Auch von außen sieht der ehemalige Publikumsmagnet nicht mehr gut aus. Die Betonfassade ist schon so marode, dass die Besucherinnen und Besucher durch Netze vor herabfallenden Brocken geschützt werden müssen (sollte es zur Renovierung nicht einen Zuschuss vom Bezirk geben?). Aber das Warenangebot, das vor mehr als 30 Jahren manchem Ostberliner Tränen der Verzückung in die Augen und das Begrüßungsgeld (siehe unten) aus der Tasche zauberte, gibt es zum Teil heute noch. Im Erdgeschoss findet man neben Armbanduhren und der unvermeidlichen Parfümduftinsel so solide Artikel wie Geldbörsen aus Leder, haltbare Herrensocken und praktische Taschentücher aus Stoff (nachhaltig!). Folgt man den glänzenden Rolltreppen in die oberen Stockwerke, gibt es dort, seit das Nähmaschinengeschäft am Leopoldplatz einem Coffee-to-go-Laden gewichen ist, die wahrscheinlich letzte Kurzwarenabteilung des Wedding zu entdecken – und natürlich auch noch echte West-Jeans (Lewis 501).
Buchläden
Winfried Kellmann vom Buchladen Belle-et-triste in der Amsterdamer Straße widerlegt in einem Gespräch das böse Gerücht, dass es den Besuchern aus dem Osten im „Schaufenster des Westens“, wie Westberlin beschönigend genannt wurde, nur um materielle Dinge gegangen sei. „Vor unserem Laden standen die Leute geduldig Schlange, um Bücher zu bekommen, die es in der DDR nicht gab. Manche fragten mit sächsischem Dialekt „Hom se Garl Moy?“ Es dauerte eine Weile, bis ich verstand, dass Karl May gemeint war. Wir hatten und wir haben ihn immer noch im Sortiment.“ Nicht so in der DDR: Der Abenteuerschriftsteller aus dem sächsischen Radebeul wurde von der DDR-Führung lange als „Rassist und Deutschtümler“ eingestuft und selbst seine Winnetou-Bücher wurden im Osten nur in einer kleinen Auflage gedruckt. Das Belle-et-Triste, das dieses Jahr sein 40-jähriges Bestehen feiert, hat sich seit der Wende äußerlich nicht viel verändert. Die Schlangen vor der Tür sind weg – aber drinnen gibt es nach wie vor Holzregale, Linoleumboden und sonst nichts als gute Bücher – die man jetzt allerdings auch online bestellen kann.

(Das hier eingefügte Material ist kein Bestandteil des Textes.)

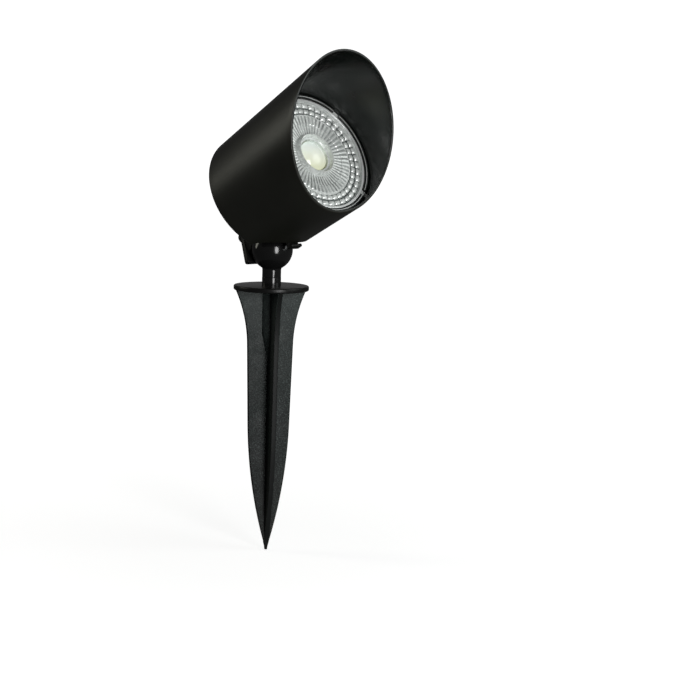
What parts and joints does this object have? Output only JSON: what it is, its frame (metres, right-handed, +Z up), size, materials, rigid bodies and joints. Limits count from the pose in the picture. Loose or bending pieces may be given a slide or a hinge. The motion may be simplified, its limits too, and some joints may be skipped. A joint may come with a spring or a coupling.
{
  "type": "garden spotlight on a ground spike",
  "caption": "Black garden spotlight: a tapered tube with a slant-cut hood over a recessed lens, on a ball joint and a flanged cross-blade ground spike.",
  "frame": {"origin": "centre of the flange's underside, at the ground line, on the stem's axis", "axes": "+Z up along the spike and stem, +X the way the beam points at rest, +Y to the left of the beam"},
  "size_m": [0.0708, 0.0574, 0.2142],
  "materials": {
    "shell_black": "smooth satin black moulded plastic",
    "bracket_black": "satin black moulded plastic",
    "stem_black": "glossy black moulded plastic",
    "spike_black": "fine spark-textured charcoal glass-filled plastic",
    "gland_nylon": "satin black nylon",
    "liner_nylon": "natural nylon",
    "ring_black": "black plastic",
    "bezel_silver": "white plastic rim",
    "lens_clear": "clear moulded acrylic",
    "sink_aluminium": "die-cast aluminium, bright inside",
    "board_white": "white solder mask",
    "board_green": "green solder mask",
    "led_phosphor": "yellow phosphor under silicone",
    "component_dark": "dark moulded components",
    "terminal_nylon": "white nylon",
    "standoff_brass": "plain brass",
    "screw_steel": "zinc-plated steel",
    "screw_black": "blackened steel",
    "lead_red": "red insulation",
    "lead_black": "black insulation",
    "seal_rubber": "black silicone"
  },
  "bodies": {
    "spike": {"ground_spike": "spike_black"},
    "stem": {"ball_stem": "stem_black", "stem_clip": "screw_steel"},
    "liner": {"ball_liner": "liner_nylon"},
    "lamp_head": {"housing_shell": "shell_black", "module_heatsink": "sink_aluminium", "led_board": "board_white", "led_chip": "led_phosphor", "board_screws": "screw_steel", "lead_positive": "lead_red", "lead_negative": "lead_black", "module_lens": "lens_clear", "lens_bezel": "bezel_silver", "front_seal": "seal_rubber", "retaining_ring": "ring_black", "driver_board": "board_green", "driver_components": "component_dark", "driver_screws": "screw_steel", "board_standoffs": "standoff_brass", "terminal_block": "terminal_nylon", "terminal_screws": "screw_steel", "gland_seal": "seal_rubber", "gland_body": "gland_nylon", "gland_bush": "seal_rubber", "gland_nut": "gland_nylon", "gland_locknut": "gland_nylon", "socket_block": "bracket_black", "block_screws": "screw_steel", "clamp_plate": "bracket_black", "clamp_screws": "screw_black"}
  },
  "joints": [
    {"name": "swivel", "type": "hinge", "parent": "spike", "child": "stem", "pos_m": [0, 0, 0], "axis": [0, 0, 1], "continuous": true},
    {"name": "tilt", "type": "hinge", "parent": "stem", "child": "liner", "pos_m": [0, 0, 0.0172], "axis": [0, -1, 0], "range_deg": [-43.8, 16.2]},
    {"name": "lean", "type": "hinge", "parent": "liner", "child": "lamp_head", "pos_m": [0, 0, 0.0172], "axis": [0.8763, 0, 0.4818], "range_deg": [-15, 15]}
  ]
}
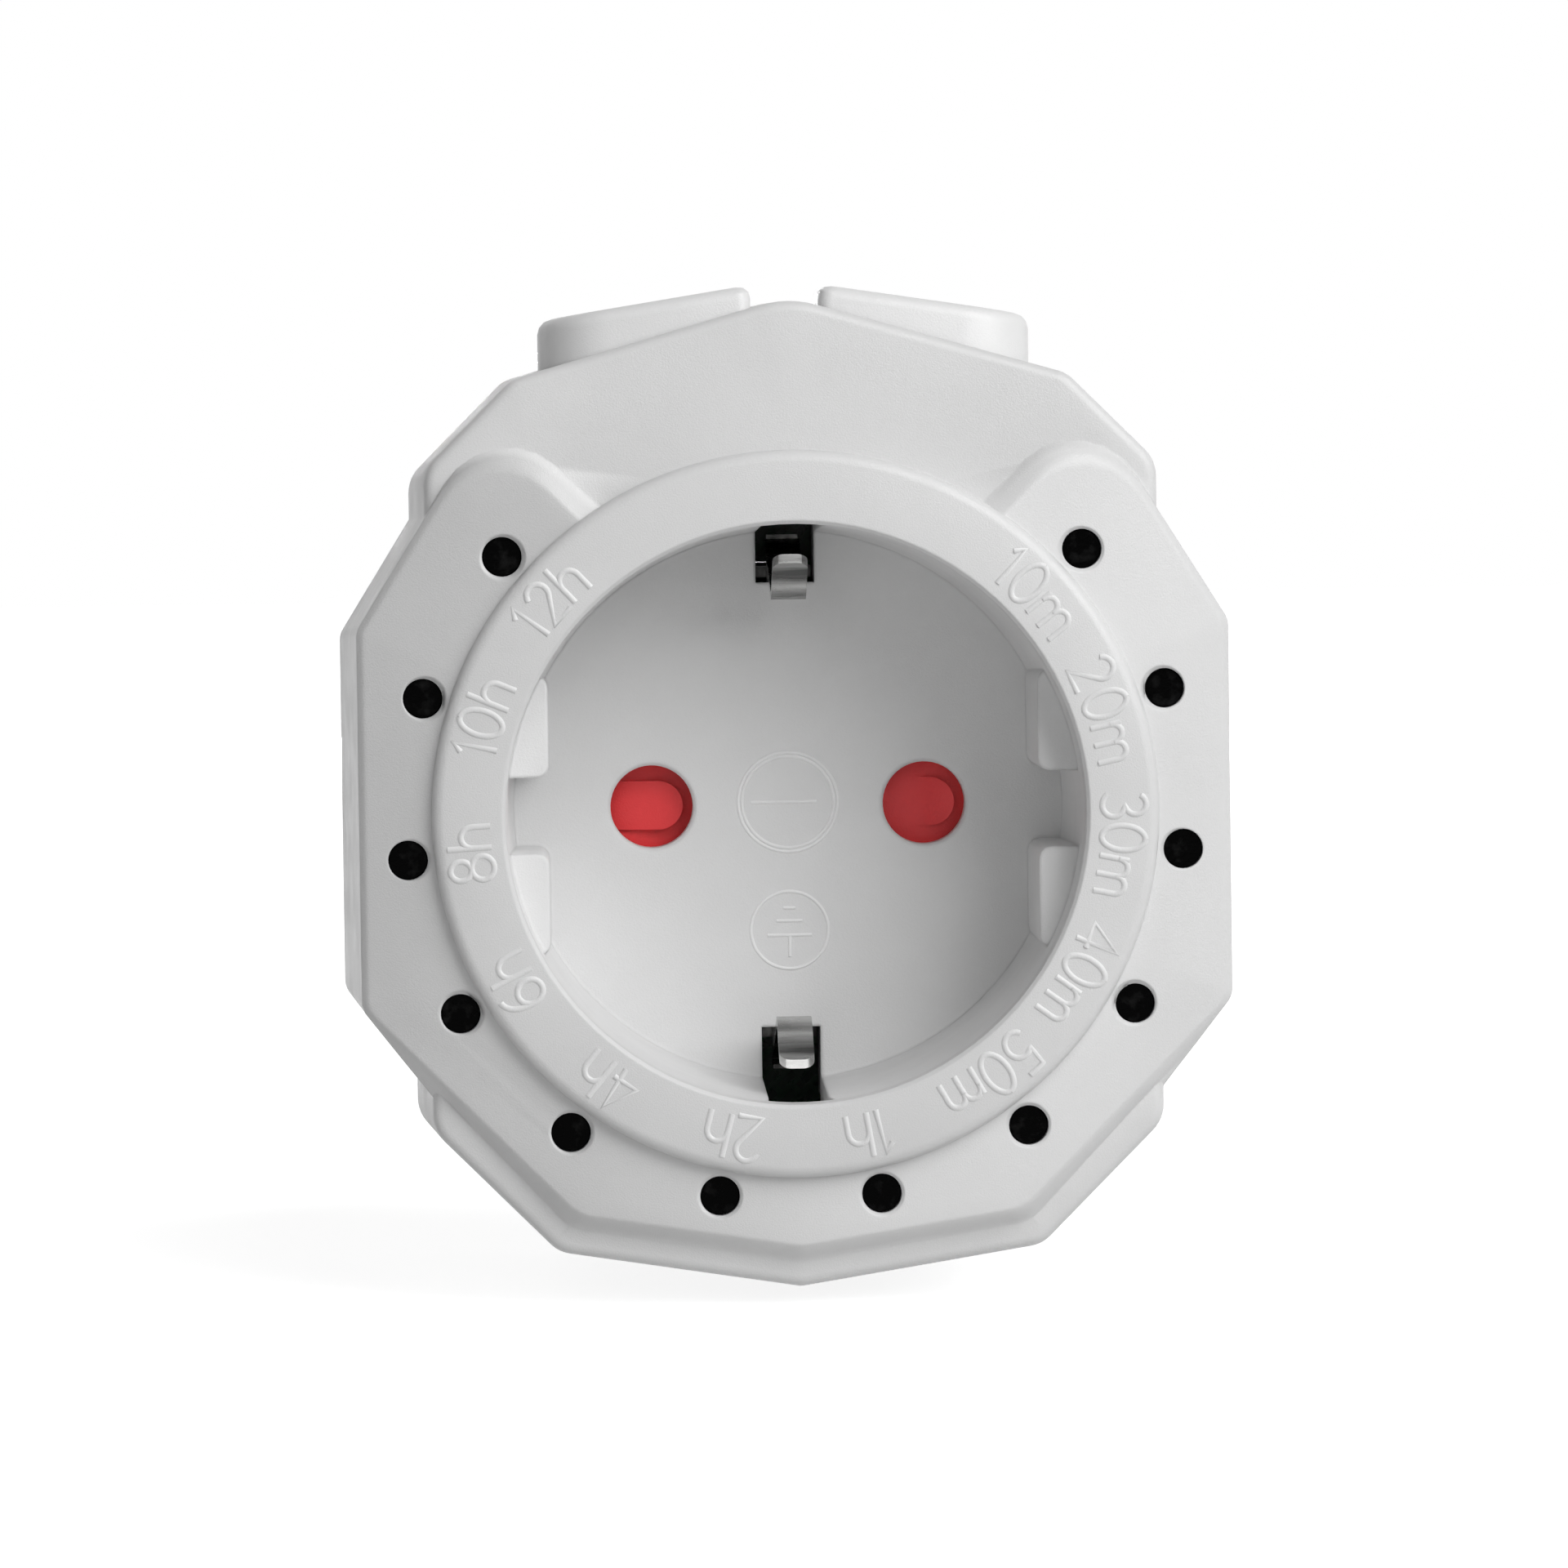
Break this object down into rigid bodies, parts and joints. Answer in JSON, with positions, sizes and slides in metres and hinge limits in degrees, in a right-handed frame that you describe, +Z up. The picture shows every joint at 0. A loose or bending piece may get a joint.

Unverändert, oder neu belebt, ist auch die Diskussion über Winnetou, nachdem der Ravensburger Verlag ein Winnetou-Kinderbuch nach Rassismus-Vorwürfen eingestampft hat. „Überholen ohne einzuholen“ ist eigentlich ein Slogan aus der DDR. Aber zumindest bei der Karl-May-Kritik hat Westdeutschland jetzt mit dem überwunden geglaubten Ost-Regime gleichgezogen.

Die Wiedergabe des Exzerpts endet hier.